Toute la question est désormais de savoir à quelle date Laurent Gbagbo rentrera et avec quelles intentions. Dans le communiqué précité, Me Habiba Touré rapporte qu’« ayant maintenant son passeport, il envisage de rentrer en Côte d’Ivoire au cours du mois de décembre 2020 ». Puis de préciser au téléphone que « Laurent Gbagbo ne veut pas créer de troubles, mais il n’est pas dans une logique de négocier son retour, seulement d’en organiser les modalités pratiques avec les autorités sur place.

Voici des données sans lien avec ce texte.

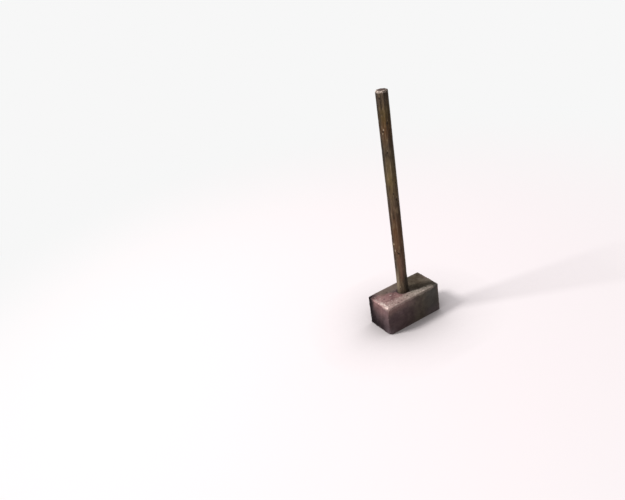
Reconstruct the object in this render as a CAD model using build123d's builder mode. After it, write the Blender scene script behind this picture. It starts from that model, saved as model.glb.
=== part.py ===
from build123d import *
import os

# A blacksmith's sledgehammer standing on the wedge side of its head, haft
# straight up.  The frame has its origin on the haft's axis at the underside of
# the head, +Z up the haft, +X from one striking face to the other and +Y from
# cheek to cheek.  All lengths are millimetres.

os.makedirs("parts", exist_ok=True)

# ---------------------------------------------------------------- driving sizes
head_length = 192.0      # striking face to striking face, along X
head_width = 94.0        # cheek to cheek, along Y
head_height = 94.0       # wedge side to haft side, along Z
overall_height = 710.0   # underside of the head to the butt of the haft
face_bevel = 4.0         # 45 degree bevel round each striking face
body_radius = 4.0        # rounding of the four long body edges

# The eye is an hourglass: wide where the haft enters, narrowest at the waist,
# widest on the wedge side where the spread tenon locks it.
eye_top = (34.0, 31.0, 9.2, 8.0)      # X size, Y size, corner cut, corner radius
eye_waist = (31.5, 28.0, 8.6, 8.5)
eye_bottom = (36.0, 32.5, 9.6, 8.5)
eye_waist_z = 44.0
mouth_depth = 2.0        # countersink round the eye on the haft side
mouth_flare = 1.8
foot_depth = 2.0         # smaller countersink on the wedge side
foot_flare = 1.8

# The haft is an eight sided shaft with eased arrises, a little deeper along X
# than across Y, and slowly thicker towards the butt.
haft_stations = [        # height, X size, Y size, corner cut, corner radius
    (head_height, 34.0, 31.0, 9.2, 8.0),
    (112.0, 33.0, 30.5, 9.3, 5.0),
    (150.0, 31.9, 30.0, 9.1, 3.6),
    (330.0, 32.1, 30.4, 9.2, 3.6),
    (540.0, 32.3, 30.7, 9.3, 3.8),
    (707.0, 32.7, 31.1, 9.4, 4.0),
]
butt_bevel = 3.0         # the butt is eased over this height
end_recess = 1.0         # tenon and wedges are trimmed this far inside the head

# Wooden wedge, driven into the saw kerf along the eye's long axis.
kerf_depth = 58.0
wedge_thick = 7.0
wedge_tip = 1.2

# Two steel wedges driven across the wooden one.
steel_wedge_offset = 8.5
steel_wedge_width = 22.0
steel_wedge_length = 34.0
steel_wedge_thick = 4.4
steel_wedge_tip = 0.9


def eight_sided(height, size_x, size_y, cut, radius):
    """A rounded eight sided section on a level plane."""
    with BuildSketch(Plane.XY.offset(height)) as section:
        Rectangle(size_x, size_y)
        chamfer(section.vertices(), cut)
        fillet(section.vertices(), radius)
    return section.sketch


def between(low, high, share):
    """A section part of the way from one to another."""
    return tuple(a + (b - a) * share for a, b in zip(low, high))


# -------------------------------------------------------------------- eye shape
# The solid that fills the whole eye, from underside to haft side.  The head is
# cut by it and the tenon is made of it, so both share the same walls.
with BuildPart() as eye_lower:
    loft(
        sections=[
            eight_sided(0.0, *eye_bottom),
            eight_sided(eye_waist_z, *eye_waist),
        ],
        ruled=True,
    )

with BuildPart() as eye_upper:
    loft(
        sections=[
            eight_sided(eye_waist_z, *eye_waist),
            eight_sided(head_height, *eye_top),
        ],
        ruled=True,
    )

mouth_section = between(
    eye_waist,
    eye_top,
    (head_height - mouth_depth - eye_waist_z) / (head_height - eye_waist_z),
)
with BuildPart() as mouth:
    loft(
        sections=[
            eight_sided(head_height - mouth_depth, *mouth_section),
            eight_sided(
                head_height,
                eye_top[0] + 2 * mouth_flare,
                eye_top[1] + 2 * mouth_flare,
                eye_top[2] + 0.59 * mouth_flare,
                eye_top[3] + mouth_flare,
            ),
        ],
        ruled=True,
    )

foot_section = between(eye_bottom, eye_waist, foot_depth / eye_waist_z)
with BuildPart() as foot:
    loft(
        sections=[
            eight_sided(
                0.0,
                eye_bottom[0] + 2 * foot_flare,
                eye_bottom[1] + 2 * foot_flare,
                eye_bottom[2] + 0.59 * foot_flare,
                eye_bottom[3] + foot_flare,
            ),
            eight_sided(foot_depth, *foot_section),
        ],
        ruled=True,
    )

# ------------------------------------------------------------------ hammer head
# A plain square section block, both ends flat striking faces with a bevel.
with BuildPart() as hammer_head:
    with BuildSketch(Plane.YZ.offset(-head_length / 2)) as block:
        with Locations((0, head_height / 2)):
            RectangleRounded(head_width, head_height, body_radius)
    extrude(amount=head_length)
    chamfer(
        hammer_head.faces().sort_by(Axis.X)[0].edges()
        + hammer_head.faces().sort_by(Axis.X)[-1].edges(),
        face_bevel,
    )
    add(eye_lower.part, mode=Mode.SUBTRACT)
    add(eye_upper.part, mode=Mode.SUBTRACT)
    add(mouth.part, mode=Mode.SUBTRACT)
    add(foot.part, mode=Mode.SUBTRACT)
hammer_head.part.label = "hammer_head"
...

Lui donner la sécurité à laquelle il a droit en tant qu’ex-président de la République ne prend pas plus de quelques jours ou quelques semaines ».
Nul doute cependant que cet empressement n’est pas partagé par Alassane Ouattara. « Après sa réélection, qui a laissé des traces, le président s’est fortifié, mais il n’est pas encore prêt à le recevoir », souffle l’un de ses confidents. Le chef de l’Etat, réélu pour un troisième mandat que l’ensemble de l’opposition lui conteste, a engagé des discussions avec l’ex-président Henri Konan Bédié qui devraient se poursuivre dans les prochains jours. Dans son calendrier des priorités à venir figurent également son investiture le 14 décembre, ainsi que des élections législatives qui pourraient se tenir en mars 2021 et qui auront notamment vocation à redonner de l’espace politique à une opposition dont bon nombre de personnalités sont aujourd’hui en détention ou en exil.
« Seul véritable opposant »
Dans l’esprit du président ivoirien, le cas Laurent Gbagbo pourrait revenir sur la table après cette séquence. Et encore, selon ses conditions. Dans un entretien au Monde, Alassane Ouattara expliquait fin octobre sa volonté de « prendre une décision qui facilite le retour » de son vieil ennemi, mais après la fin de la procédure d’appel engagée devant la CPI. Par ailleurs, selon un diplomate, Alassane Ouattara souhaiterait gracier plutôt qu’amnistier Laurent Gbagbo de la condamnation à une peine de vingt ans de prison prononcée à Abidjan à son encontre en 2018 dans l’affaire dite du « braquage » de l’Agence nationale de la Banque centrale des Etats de l’Afrique de l’Ouest (Bécéao). La mesure, explique cette source, permettrait de maintenir une pression sur l’ex-président.
Reste que malgré ses 75 ans, et ses presque dix années de réclusion, Laurent Gbagbo n’est pas un homme qui se laisse manœuvrer comme un opposant de salon. « Il n’a jamais été un fugitif. Cette condamnation est politique et s’il doit rendre des comptes, il le fera. Mais il est vain d’utiliser cela pour lui faire peur ou retarder son retour », prévient son avocate Habiba Touré. Quant à l’ambition de mettre ses critiques en sourdine : « Depuis sa jeunesse, la politique est toute sa vie », rappelle Adou Assoa, le secrétaire général de son parti et gardien du temple à Abidjan. Conscient du danger que continue de représenter Laurent Gbagbo, un très proche du chef de l’Etat admet : « C’est notre seul véritable opposant et son retour sera un cap décisif à franchir. »
Que ce soit à Yopougon, l’un de ses fiefs à Abidjan, ou à Gagnoa, sa ville natale, les militants de Laurent Gbagbo répètent en chœur que, quels que soient le jour et l’heure de son retour, ils seront tous de la marée humaine qui se formera sur le chemin de l’aéroport pour l’accueillir.